Gaussian Broadcast on Grids
Pakawut Jiradilok, Elchanan Mossel
TL;DR
This work introduces Gaussian variants of broadcasting on grids defined by graded posets and analyzes reconstruction thresholds in both infinite (half-space Z^{d+1}_{+}) and finite (orthant Z_{\ge0}^{d+1}) models. Nodes compute averages of their parents plus independent Gaussian noise, and memory of the initial state X_0 is studied via correlation of layer functions ζ_t with X_0 under finite-support reconstructions, including convex versions. The authors establish sharp thresholds: in the finite model memory exists iff some α_i > 1/i, while in the infinite model memory depends on α_{d+1} relative to 1/(d+1), with a dimension-dependent critical case α = 1/(d+1) yielding memorization only for d ≥ 3. They also derive exact asymptotics in low dimensions (e.g., S_t for d=1 in the critical finite case) and provide rate-of-convergence results, convex reconstruction bounds, and covariance/variance analyses underpinning the thresholds.
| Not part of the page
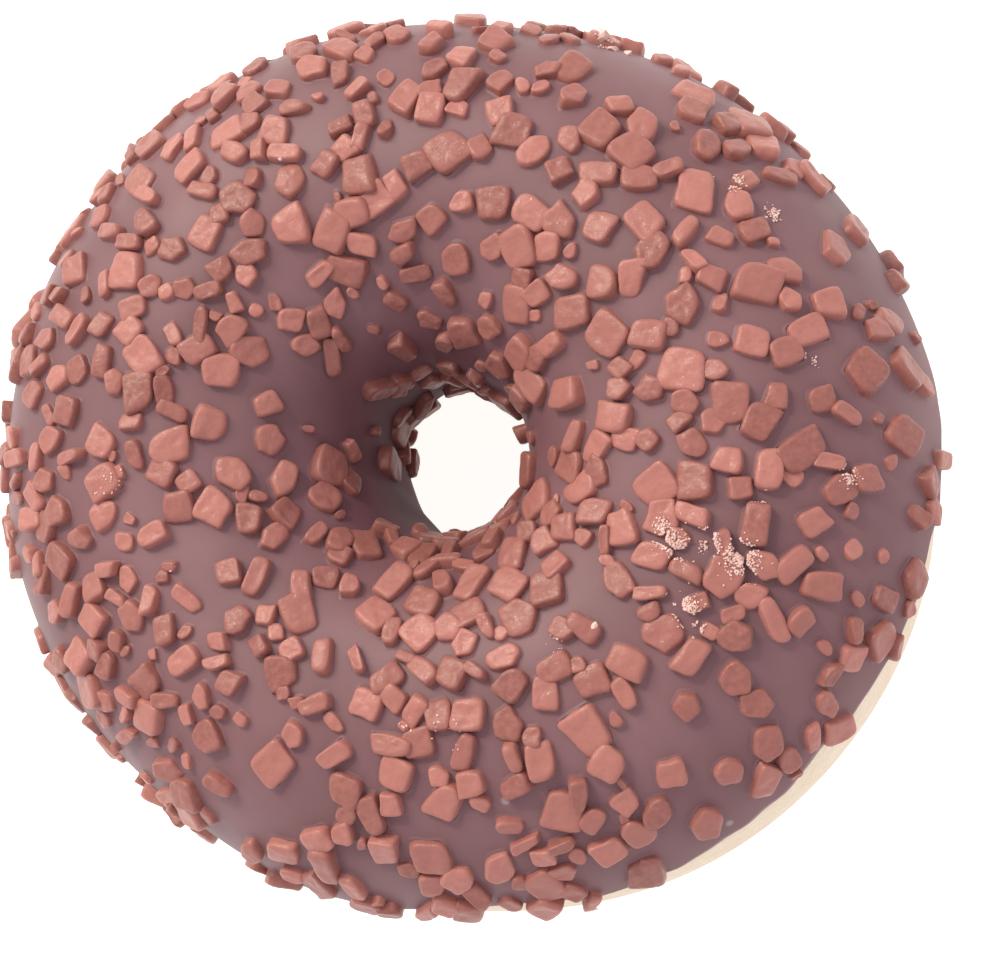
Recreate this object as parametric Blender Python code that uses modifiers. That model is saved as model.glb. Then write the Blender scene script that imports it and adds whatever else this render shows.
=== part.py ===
"""A ring doughnut that lies flat: fried dough, and over it an icing coat with chips of milk chocolate.

Metres, with +Z up. The origin is on the floor, in the middle of the ring. A point of the ring's surface is
named by two angles: "around" the ring from +X, and "across" it, which is 0 on the outer side, 90 degrees on
top, 180 in the hole and 270 underneath.
"""

import math
import random
from dataclasses import dataclass

import bmesh
import bpy
from mathutils import Matrix, Vector

# The dough ring, a little oval, which bulges where it's bare, with a hole that sits a little off its middle
RING_RADIUS = 0.0446
RING_HEIGHT = 0.0325
WIDEST_AT = 0.0150
OVAL, OVAL_TURN = 0.0019, math.radians(-17)
BARE_BULGE = 0.0020
HOLE_RADIUS = 0.0095
HOLE_SHIFT, HOLE_SHIFT_TURN = 0.0007, math.radians(6)
HOLE_OVAL, HOLE_OVAL_TURN = 0.0007, math.radians(-62)

# How much fuller than an ellipse the section is, how much of that moves from top to foot, and how far the
# section would reach below the floor if it weren't flat there
FULLNESS, FULLNESS_SHIFT = 0.035, 0.025
SQUASH = 0.08
FOOT_BLEND = 0.0006

# Slow unevenness: turns around, turns across, share of the section's size, and phase
LUMPS = (
    (2, 1, 0.013, 6.1),
    (3, -2, 0.010, 2.3),
    (5, 2, 0.005, 1.6),
    (7, -3, 0.004, 0.8),
)

# The icing coat. Its outer edge runs low on the far side and rises where the bare dough shows, with waves of
# so many turns, height and phase. Its inner edge is low in the hole.
ICING = 0.0012
ICING_GAP = 0.0003
EDGE_LOW, EDGE_RISE = math.radians(-8), math.radians(34.5)
BARE_MIDDLE, BARE_REACH = math.radians(-62), math.radians(101)
EDGE_WAVES = ((5, 0.060, 1.9), (9, 0.028, 0.5), (17, 0.010, 4.4))
HOLE_EDGE = math.radians(212)
EDGE_BAND = math.radians(4)
EDGE_THICKNESS = 0.5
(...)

The results illuminate how Gaussian local updates influence memory in grid-based computation and connect to classic memory/broadcast problems in information theory and statistical physics, offering precise thresholds and techniques that may inform related non-Gaussian models.
Abstract
Motivated by the classical work on finite noisy automata (Gray 1982, Gács 2001, Gray 2001) and by the recent work on broadcasting on grids (Makur, Mossel, and Polyanskiy 2022), we introduce Gaussian variants of these models. These models are defined on graded posets. At time $0$, all nodes begin with $X_0$. At time $k\ge 1$, each node on layer $k$ computes a combination of its inputs at layer $k-1$ with independent Gaussian noise added. When is it possible to recover $X_0$ with non-vanishing correlation? We consider different notions of recovery including recovery from a single node, recovery from a bounded window, and recovery from an unbounded window. Our main interest is in two models defined on grids: In the infinite model, layer $k$ is the vertices of $\mathbb{Z}^{d+1}$ whose sum of entries is $k$ and for a vertex $v$ at layer $k \ge 1$, $X_v=α\sum (X_u + W_{u,v})$, summed over all $u$ on layer $k-1$ that differ from $v$ exactly in one coordinate, and $W_{u,v}$ are i.i.d. $\mathcal{N}(0,1)$. We show that when $α<1/(d+1)$, the correlation between $X_v$ and $X_0$ decays exponentially, and when $α>1/(d+1)$, the correlation is bounded away from $0$. The critical case when $α=1/(d+1)$ exhibits a phase transition in dimension, where $X_v$ has non-vanishing correlation with $X_0$ if and only if $d\ge 3$. The same results hold for any bounded window. In the finite model, layer $k$ is the vertices of $\mathbb{Z}^{d+1}$ with nonnegative entries with sum $k$. We identify the sub-critical and the super-critical regimes. In the sub-critical regime, the correlation decays to $0$ for unbounded windows. In the super-critical regime, there exists for every $t$ a convex combination of $X_u$ on layer $t$ whose correlation is bounded away from $0$. We find that for the critical parameters, the correlation is vanishing in all dimensions and for unbounded window sizes.